By Marcus Riley - posted Wednesday, 30 January 2019


As a society we need to understand that more and more people will be seeking to continue working past the traditional 'retirement' age of sixty-five. Some will be doing so out of necessity to fund the increased longevity - living well into our mid 80's and beyond – that most people will attain. Others will continue working by choice as their preferred way of staying engaged with life and connected with their communities. Further to understanding, we must embrace this desire and intention to contribute by our older generations.

We need to embrace and harness this wonderful resource because quite frankly our companies, businesses, institutions and public bodies will be dependent on it as workforce requirements escalate over the coming years. The good news is that it is proven that older, experienced workers bring great benefits to their employer organisations. Data from different types of businesses confirm the value of expertise, stability and productivity from their older workers. The bad news however is the existence of strong and widespread barriers preventing the effective engagement of older people in the workplace.

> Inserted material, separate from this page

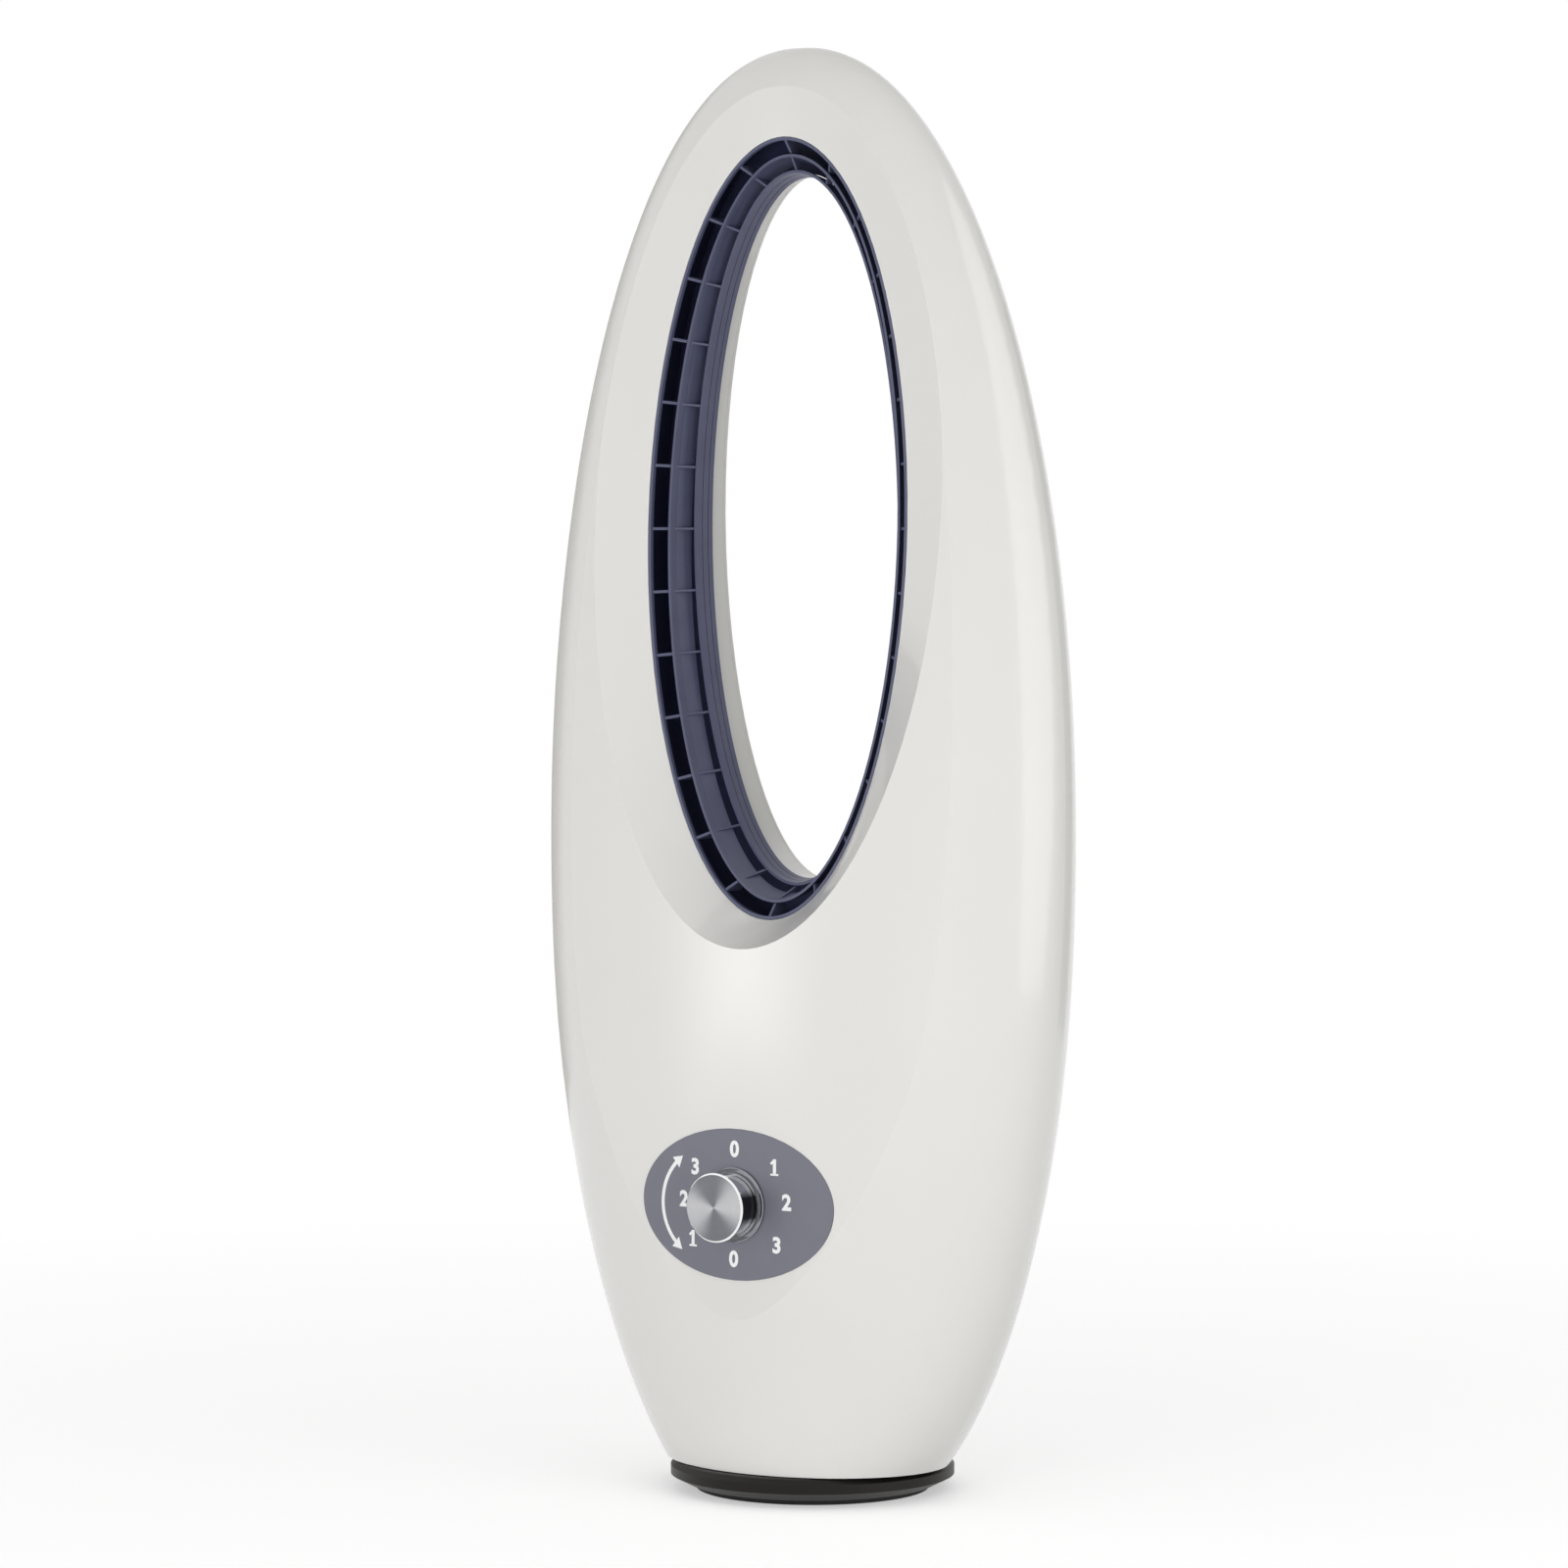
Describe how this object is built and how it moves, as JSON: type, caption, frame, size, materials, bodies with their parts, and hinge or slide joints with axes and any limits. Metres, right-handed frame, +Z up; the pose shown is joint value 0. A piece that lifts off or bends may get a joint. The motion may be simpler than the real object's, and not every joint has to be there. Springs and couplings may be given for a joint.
{
  "type": "bladeless fan",
  "caption": "Loop-shaped fan: air leaves a slot round an oval opening above a hollow body with a control knob, on a round base that lets it swing side to side.",
  "frame": {"origin": "centre of the rubber foot's underside, on the axis about which the body swings", "axes": "+Z up, -Y the way the air leaves (towards the user), +X to the right of someone behind the fan looking along +Y"},
  "size_m": [0.34, 0.1746, 0.7999],
  "materials": {
    "shell": "gloss pearl off-white ABS",
    "grille": "satin dark blue-grey ABS",
    "duct": "matt black polypropylene",
    "panel": "satin mid-grey polycarbonate",
    "knob": "spun-brushed face, polished waist",
    "trim": "polished",
    "base": "satin black-brown ABS",
    "inner_plastic": "moulded grey ABS",
    "rubber": "matt black rubber",
    "steel": "plain steel",
    "zinc": "zinc-plated steel",
    "brass": "plain brass",
    "motor_paint": "dark grey paint",
    "lamination": "stacked steel sheets",
    "filter": "black open foam",
    "impeller_plastic": "moulded natural ABS",
    "capacitor_can": "drawn can",
    "acetal": "natural acetal"
  },
  "bodies": {
    "base": {"rubber_foot": "rubber", "base_plate": "base", "base_cover": "base", "base_screws": "zinc", "ballast": "steel", "cord_gland": "rubber", "pivot_tube": "zinc", "pivot_screws": "zinc", "lower_race": "steel", "fixed_gear": "acetal", "lock_nut": "zinc"},
    "ball_cage": {"ball_cage": "acetal", "bearing_balls": "steel"},
    "head": {"front_shell": "shell", "rear_shell": "shell", "shell_screws": "zinc", "intake_filter": "filter", "outlet_frame": "grille", "guide_blade": "grille", "inner_ring": "grille", "air_duct": "duct", "loop_liner": "shell", "duct_adapter": "rubber", "control_panel": "panel", "knob_collar": "trim", "rotary_switch": "inner_plastic", "switch_nut": "brass", "upper_race": "steel", "thrust_washer": "acetal", "swing_motor": "zinc", "swing_motor_screws": "zinc", "body_floor": "inner_plastic", "floor_screws": "zinc", "blower_stand": "inner_plastic", "motor_pads": "rubber", "motor_end_plate": "zinc", "motor_bolts": "zinc", "motor_can": "motor_paint", "motor_stator": "lamination", "inlet_ring": "inner_plastic", "blower_housing": "inner_plastic", "diffuser": "inner_plastic", "motor_capacitor": "capacitor_can", "terminal_block": "inner_plastic"},
    "impeller": {"impeller": "impeller_plastic", "impeller_nut": "zinc", "motor_rotor": "steel"},
    "knob": {"knob": "knob", "dial_shaft": "steel"},
    "pinion": {"pinion": "acetal", "swing_shaft": "steel"}
  },
  "joints": [
    {"name": "oscillation", "type": "hinge", "parent": "base", "child": "head", "pos_m": [0, 0, 0], "axis": [0, 0, 1], "range_deg": [-35, 35]},
    {"name": "cage_roll", "type": "hinge", "parent": "base", "child": "ball_cage", "pos_m": [0, 0, 0], "axis": [0, 0, 1], "range_deg": [-18.5, 18.5]},
    {"name": "pinion_spin", "type": "hinge", "parent": "head", "child": "pinion", "pos_m": [0.047, 0, 0], "axis": [0, 0, 1], "range_deg": [-205, 205]},
    {"name": "dial", "type": "hinge", "parent": "head", "child": "knob", "pos_m": [0, 0, 0.165], "axis": [0, -1, 0], "continuous": true},
    {"name": "impeller_spin", "type": "hinge", "parent": "head", "child": "impeller", "pos_m": [0, 0, 0], "axis": [0, 0, 1], "continuous": true}
  ],
  "couplings": [
    {"joint": "cage_roll", "follows": "oscillation", "ratio": 0.5},
    {"joint": "pinion_spin", "follows": "oscillation", "ratio": 5.7143}
  ]
}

Recent statistics indicate that one in five working older Australians have experienced workplace age-discrimination. Many more highlight the great difficulty in regaining employment after time out of the workforce as well as being prematurely forced out of employment. It was reported in 2018 that 25 per cent of people on Newstart are aged over 55 and unemployed Australians aged 60 to 64 are on unemployment benefit, on average, almost twice as long as those aged 25 to 29. These figures are compounded through a study late last year in which one-third of employers stated their reluctance to engage older workers.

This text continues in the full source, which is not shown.